WHAT YOU ARE ASKED TO DO
In the entries that follow, find the word "after" and report each line it is on.

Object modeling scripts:
▬▬▬
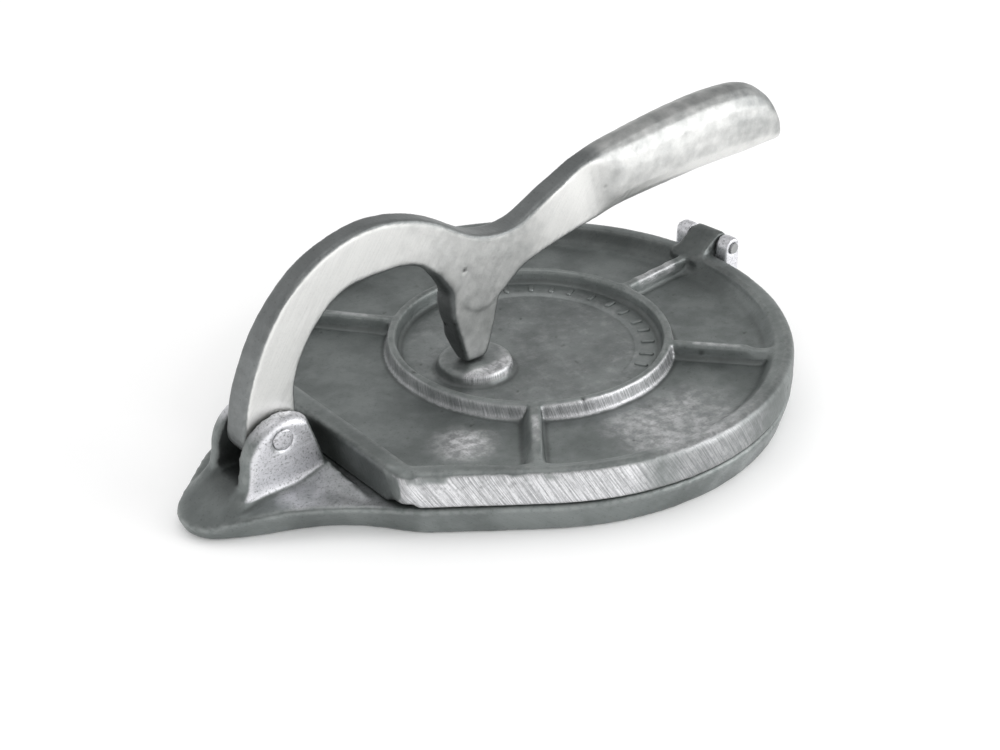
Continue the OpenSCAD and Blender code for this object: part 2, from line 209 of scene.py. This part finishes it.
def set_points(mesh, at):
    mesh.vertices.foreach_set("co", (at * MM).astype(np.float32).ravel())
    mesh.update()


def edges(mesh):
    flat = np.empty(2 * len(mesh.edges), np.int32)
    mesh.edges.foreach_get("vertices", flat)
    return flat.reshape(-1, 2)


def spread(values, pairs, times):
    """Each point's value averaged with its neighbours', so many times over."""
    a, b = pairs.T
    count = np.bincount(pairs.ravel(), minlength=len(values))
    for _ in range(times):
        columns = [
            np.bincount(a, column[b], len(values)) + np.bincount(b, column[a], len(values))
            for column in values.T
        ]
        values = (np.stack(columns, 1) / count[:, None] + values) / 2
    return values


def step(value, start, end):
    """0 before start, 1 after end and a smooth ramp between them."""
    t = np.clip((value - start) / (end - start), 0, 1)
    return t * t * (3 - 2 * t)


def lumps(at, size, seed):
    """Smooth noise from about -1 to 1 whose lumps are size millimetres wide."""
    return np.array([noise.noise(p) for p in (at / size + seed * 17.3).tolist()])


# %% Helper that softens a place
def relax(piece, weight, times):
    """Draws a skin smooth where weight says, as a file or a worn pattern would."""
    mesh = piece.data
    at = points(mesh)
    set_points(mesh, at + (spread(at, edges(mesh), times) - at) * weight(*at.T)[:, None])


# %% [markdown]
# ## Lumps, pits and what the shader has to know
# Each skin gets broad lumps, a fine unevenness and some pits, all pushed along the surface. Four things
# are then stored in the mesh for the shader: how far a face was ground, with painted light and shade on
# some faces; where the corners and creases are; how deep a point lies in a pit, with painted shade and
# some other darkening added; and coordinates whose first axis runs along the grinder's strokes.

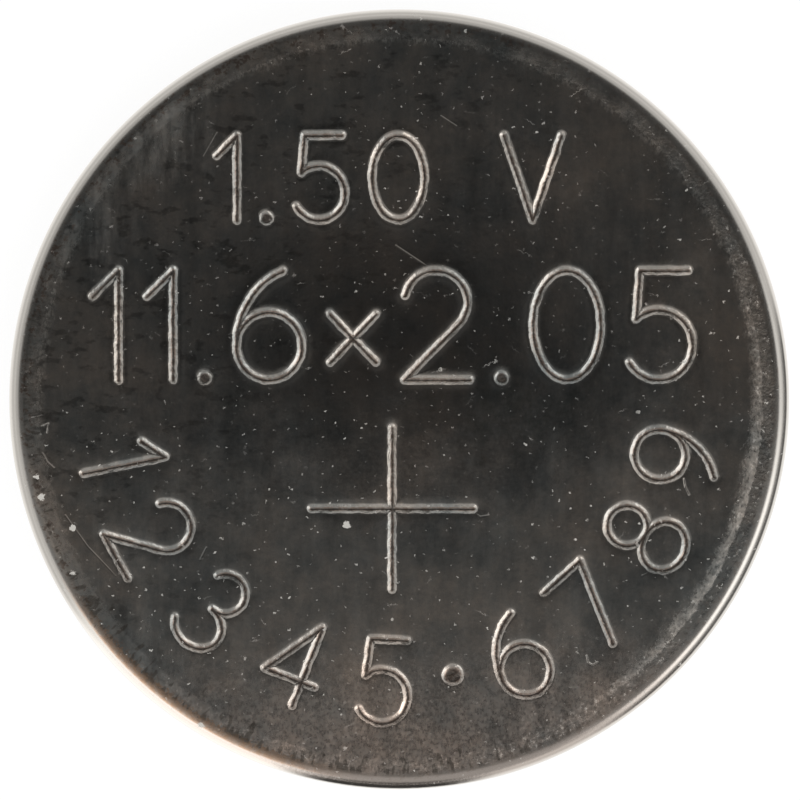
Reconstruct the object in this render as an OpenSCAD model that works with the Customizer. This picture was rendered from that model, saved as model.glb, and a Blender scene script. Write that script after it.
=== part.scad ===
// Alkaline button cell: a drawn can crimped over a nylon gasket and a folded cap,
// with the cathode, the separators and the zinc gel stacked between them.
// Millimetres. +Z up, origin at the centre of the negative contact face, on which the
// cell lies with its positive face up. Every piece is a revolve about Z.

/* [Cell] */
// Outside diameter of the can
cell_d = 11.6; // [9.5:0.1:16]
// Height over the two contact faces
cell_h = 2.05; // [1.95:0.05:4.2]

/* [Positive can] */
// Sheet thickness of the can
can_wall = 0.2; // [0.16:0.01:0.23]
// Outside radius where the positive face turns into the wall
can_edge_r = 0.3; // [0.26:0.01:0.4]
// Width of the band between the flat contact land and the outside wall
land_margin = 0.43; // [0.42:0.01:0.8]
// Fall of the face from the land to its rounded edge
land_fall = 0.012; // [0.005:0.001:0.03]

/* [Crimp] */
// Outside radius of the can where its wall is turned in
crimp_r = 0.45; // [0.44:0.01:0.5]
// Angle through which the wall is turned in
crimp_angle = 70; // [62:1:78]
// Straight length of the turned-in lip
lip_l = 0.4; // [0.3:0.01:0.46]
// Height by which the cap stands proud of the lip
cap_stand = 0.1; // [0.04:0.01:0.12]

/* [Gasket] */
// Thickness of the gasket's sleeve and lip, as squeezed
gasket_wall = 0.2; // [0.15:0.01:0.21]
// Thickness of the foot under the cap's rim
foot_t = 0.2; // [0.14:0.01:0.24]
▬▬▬
SOLUTION
    """0 before start, 1 after end and a smooth ramp between them."""
Reconstruct the object in this render as an OpenSCAD model that works with the Customizer. This picture was rendered from that model, saved as model.glb, and a Blender scene script. Write that script after it.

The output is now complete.